Welcome telegrams arrived in great quantities from all over the country. Yet it is not known if such telegrams were sent from the municipality of Førde. But there must have been. With a member of the Storting from the municipality and a great majority in favour of the monarchy, it would be remarkable if the municipal council, organizations, or others did not send their greeting.
Celebrations and high hopes at the end of the year
In many places celebrations were organized in December to mark the eventful year 1905. Even though there was some discontent with the outcome of the Karlstad negotiations with Sweden, and even if a minority wanted a republic and not a monarchy, there was relief that it all had found a peaceful solution and that the drama was now over.
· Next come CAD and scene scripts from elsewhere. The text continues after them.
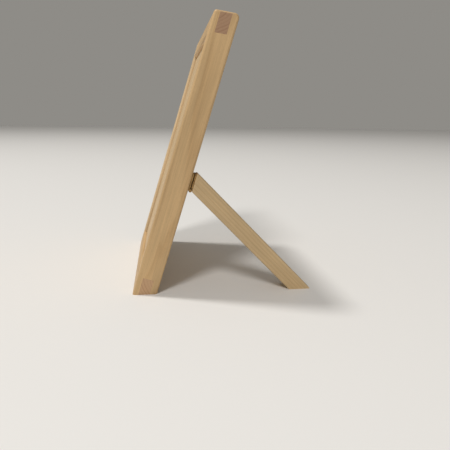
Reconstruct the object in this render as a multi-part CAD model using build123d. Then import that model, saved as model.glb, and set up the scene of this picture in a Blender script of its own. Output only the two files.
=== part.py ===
"""Tabletop display easel: a framed panel that leans back on one hinged rear leg.

Millimetres and degrees. +X is the width, the front faces -Y, the leg stands behind at +Y and +Z is up.
The origin is the middle of the whole object's footprint, on the surface that it stands on.
Pieces of the frame are drawn upright, with the front face on y = 0 and the foot of that face on z = 0,
and lean_back() then tips them into place.
"""
from build123d import *
import math
import os

# The panel and the four frame members
PANEL_WIDTH = 127.0
PANEL_HEIGHT = 178.0
PANEL_THICKNESS = 3.0
PANEL_PLAY = 0.1          # all round the panel in its groove
MEMBER_WIDTH = 14.0       # of the stiles and rails, seen from the front
MEMBER_DEPTH = 16.5       # of the stiles and rails, front to back
GROOVE_DEPTH = 5.0
FRONT_LIP = 2.4           # wood in front of the panel
TONGUE_SETBACK = 3.8      # wood of the stile in front of a rail's tongue
TONGUE_THICKNESS = 7.8
FRAME_ARRIS = 1.8         # radius of the frame's sanded long edges
TOP_SLOPE = 9.0           # of the top rail's upper and lower faces, which rise towards the back
TOP_BACK_ROUND = 3.0      # of the arris along the top of the frame's back

# The stance
LEAN_ANGLE = 16.75        # of the frame, back from the vertical
LEG_ANGLE = 61.0          # of the open leg, out from the back of the stile

# The leg
LEG_WIDTH = 14.0
LEG_THICKNESS = 11.6
LEG_HEEL_BELOW = 0.5      # from the pin's axis down to the leg's lower front corner
LEG_ARRIS = 1.0           # radius of the leg's sanded long edges
LEG_HEEL_ROUND = 1.1      # of the arris where the leg's end meets its lower face
LEG_TOP_ROUND = 0.8       # of the arris where the leg's end meets its upper face

# The butt hinge between the stile and the leg
PIVOT_HEIGHT = 81.8       # along the stile, from the foot of its front face
PIVOT_STANDOFF = 1.35     # of the pin's axis from the back of the stile
HINGE_LENGTH = 12.0       # along the pin
LEAF_HEIGHT = 11.8        # from the pin's axis to the leaf's free edge
LEAF_THICKNESS = 1.0
LEAF_CORNER_RADIUS = 1.2
KNUCKLE_RADIUS = 1.2
KNUCKLE_GAP = 0.15
KNUCKLE_RELIEF = 0.35     # from a leaf's cut-out to the other leaf's knuckle
PIN_RADIUS = 0.5
PIN_TIGHT_PLAY = 0.01     # in the frame leaf's knuckles, which grip the pin
PIN_RUNNING_PLAY = 0.05   # in the leg leaf's knuckle, which turns on it
PIN_HEAD_RADIUS = 0.8
PIN_HEAD_LENGTH = 0.35

# The raised countersunk wood screws
SCREW_SPACING = 6.6       # between the two screws of a leaf
SCREW_HEIGHT = 6.6        # from the pin's axis
SCREW_HEAD_RADIUS = 1.5
SCREW_DOME = 0.25         # height of the head's rounded top
SCREW_SHANK_RADIUS = 0.8
SCREW_LENGTH = 6.5
SCREW_TIP_LENGTH = 1.6
SLOT_WIDTH = 0.4
SLOT_DEPTH = 0.4

# Worked out from the sizes above
OPENING_WIDTH = PANEL_WIDTH - 2 * GROOVE_DEPTH
OPENING_HEIGHT = PANEL_HEIGHT - 2 * GROOVE_DEPTH
FRAME_WIDTH = OPENING_WIDTH + 2 * MEMBER_WIDTH
FRAME_HEIGHT = OPENING_HEIGHT + 2 * MEMBER_WIDTH
HINGE_X = (FRAME_WIDTH - LEG_WIDTH) / 2
LEAF_GAP = 2 * PIVOT_STANDOFF
PIVOT_Y = MEMBER_DEPTH + PIVOT_STANDOFF
LEG_END_HEIGHT = LEG_THICKNESS / math.sin(math.radians(LEG_ANGLE))
LEG_DOWN_OUT = (math.sin(math.radians(LEG_ANGLE)), -math.cos(math.radians(LEG_ANGLE)))
TOP_RISE = math.tan(math.radians(TOP_SLOPE))
REACH = 2 * FRAME_HEIGHT  # longer than any piece, for cutting tools
NEARLY = 0.1              # slack for telling where an edge lies


def box_between(low, high):
    """A box from its lowest corner to its highest."""
    size = [top - bottom for bottom, top in zip(low, high)]
    return Pos(*low) * Box(*size, align=(Align.MIN, Align.MIN, Align.MIN))


def section_between(front, back, bottom, top, rise):
    """A face on the YZ plane between two heights, which both rise towards the back."""
    corners = [
        (front, bottom + front * rise),
        (back, bottom + back * rise),
        (back, top + back * rise),
        (front, top + front * rise),
    ]
    return make_face(Plane.YZ * Polyline(*corners, close=True))


def rod(start_x, end_x, radius, y, z):
    """A round bar along X."""
    bar = Cylinder(radius, end_x - start_x, rotation=(0, 90, 0))
    return Pos((start_x + end_x) / 2, y, z) * bar


def tip_back(shape):
    """Lean a piece back with the frame, about the foot of the front face."""
    return Rot(X=-LEAN_ANGLE) * shape


def foot_reach():
    """How far behind the foot of the front face the leg's foot ends, once it is cut to the floor."""
    lean = math.radians(LEAN_ANGLE)
    out, down = LEG_DOWN_OUT
    top_y = MEMBER_DEPTH + LEAF_GAP
    top_z = PIVOT_HEIGHT - LEG_HEEL_BELOW + LEG_END_HEIGHT
    start = (top_y * math.cos(lean) + top_z * math.sin(lean), top_z * math.cos(lean) - top_y * math.sin(lean))
    run = (out * math.cos(lean) + down * math.sin(lean), down * math.cos(lean) - out * math.sin(lean))
    return start[0] - run[0] * start[1] / run[1]


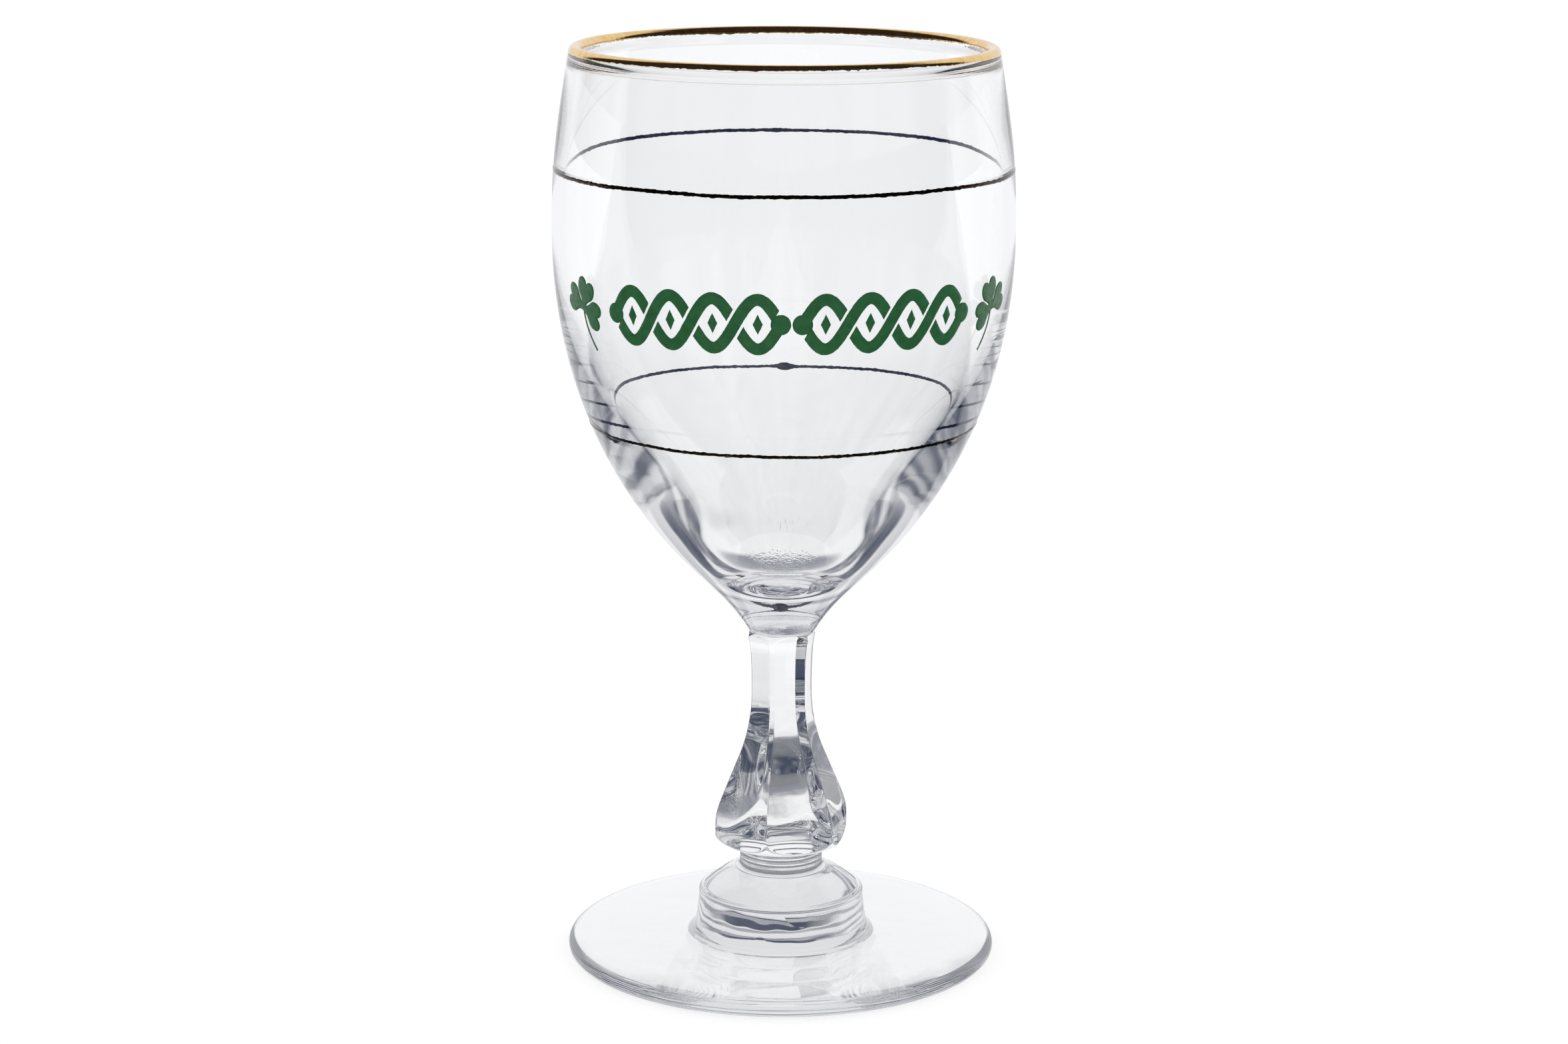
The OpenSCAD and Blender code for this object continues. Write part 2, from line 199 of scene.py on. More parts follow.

On Thursday, 7 December, 1905 - six months after 7 June - thanksgiving services were held around the country. The church ministry ordered in a circular that the text for the sermon should be the Book of Psalms, chapter 118, 23-26 and advised that Elias Blix's national hymn "Gud signe vårt dyre fedreland"(May God bless our precious nation) be sung. The vicar of Førde called for a thanksgiving service in the Førde church for " .. our nation's successful liberation," he wrote in the register for the day. Elias Blix's national hymn "May god bless our precious nation" was sung all over the country on this Thursday, in the Førde church as well, and the hymn to the King.. The weather was bad, but that did not stop the inhabitants of Førde, who turned out in great numbers. It is not known if the day was celebrated in other ways.